Basın toplantısı sırasında gazetecilerin gündene ilişkin sorularını yanıtlayan Başbakan Erdoğan, Bir gazetecinin, İmralı Adası'nda Abdullah Öcalan ile görüşen HDP heyetinden Sırrı Süreyya Önder'in "siyasi heyetler üzerinden görüşmeler başladı" ifadelerini kullandığını anımsatarak, HDP ve MİT dışında Öcalan ile başka heyet ya da kurumların görüşmesine izin verilip verilmediği sorusuna şöyle yanıt verdi:
"Çok ham, hayal bir şey. Böyle bir görüşme söz konusu değil, bu anlayışla yaklaşmaları halinde kendi kapılarını da kapatırlar. Şu anda sadece bizim müsaade ettiğimiz HDP, daha önce BDP mensupları adaya gitmişlerdir, bir de istihbarat teşkilatımız gitmektedir. Bunun dışında bizim müsaademiz zaman zaman uluslararası veyahut sağlık noktasındaki gitmesi gerekenleri gönderdiğimiz olaylar olmuştur, asla bunun dışında siyasi bir heyetin, ekibinin oraya gitmesi veya basın mensuplarının oraya gitmesi böyle birşeye müsaade etmiş değiliz, böyle birşey yok, olamaz. İleride olur mu olmaz mı bunlar şartların oluşturacağı, olgunlaştıracağı şeylerdir."
BDP Genel Başkanı Selahattin Demirtaş'ın bugün Diyarbakır'da eylem yapan annelerden bazılarının çocuklarının dağda olmadığı ve bunların parayla istihbarat tarafından yönlendirildiği açıklamasını anımsatarak, değerlendirilmesinin sorulması üzerine Başbakan Erdoğan, "İsmini zikrettiğiniz şahıs zaten bunlar doğru konuşmamakla tanınmış kişilerdir. Bunlar da dürüstlük yok, bunlar yalanı çok rahat kullanıyorlar" dedi.

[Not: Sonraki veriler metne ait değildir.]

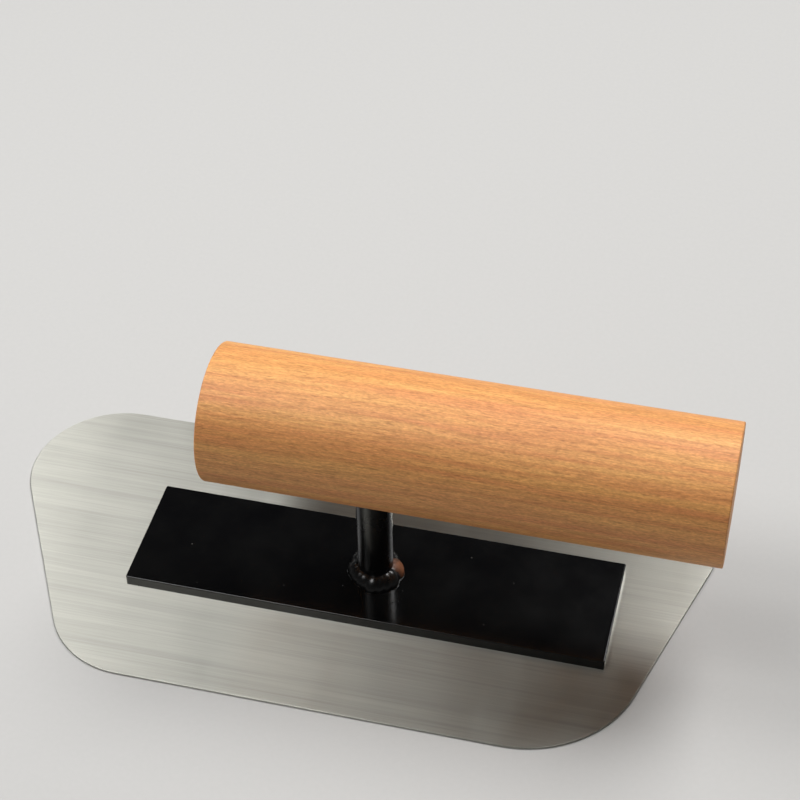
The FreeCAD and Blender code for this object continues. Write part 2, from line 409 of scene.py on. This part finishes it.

Başbakan Erdoğan, evlatları dağa götürülen annelerin, babaların günlerdir orada oturup feryat ettiklerini, evlatlarını geri istediklerini anlatarak, dağa götürülen çocukların anne, baba, dede ve nineleriyle telefonda görüştüğünü, bu kişilerin sürekli ağladığını söyledi.
-"Eğer dağa kaçırılmadığını ispat ediyorlarsa nerededir bu çocuklar?"
"Evladı Amerika'da, İngiltere'de olanlar, paralarını oraya akıtıyorlar" diyen Başbakan Erdoğan, iddia sahibinin, iddiasını ispat ile mükellef olduğuna işaret ederek şöyle devam etti:
"Eğer dağa kaçırılmadığını ispat ediyorlarsa nerededir bu çocuklar? O zaman bulsunlar getirsinler. İddia her zaman iddiayı ortaya atanların bunu ispatıyla ortaya çıkar. Şimdi bu kişi, eğer böyle birşey söylüyorsa bunu ispatla mükelleftir. Sen kalkıp da 'Milli İstihbarat Teşkilatı buradaki annelere, babalara para vermek suretiyle böyle bir eylemi yaptırıyor' dersen, bu çok kuru, temeli olmayan, aslı astarı olmayan bir iddiadır.
Tabi ben burada yazılı ve görsel medyayı da duyarlılığa davet ediyorum. Çünkü şu anda bu süreç gerçekten dayanılır, tahammül edilebilir bir süreç değildir. Bunu sizler özellikle medya mensupları olarak çok iyi biliyorsunuz ki dağlara kaçırılmış olan bu gençlerin akıbetini sizler de hep yaşadınız, medya olarak bunları gördünüz, biliyorsunuz. Bunlardan geri dönenler sayıları az da olsa hepimizin malumudur."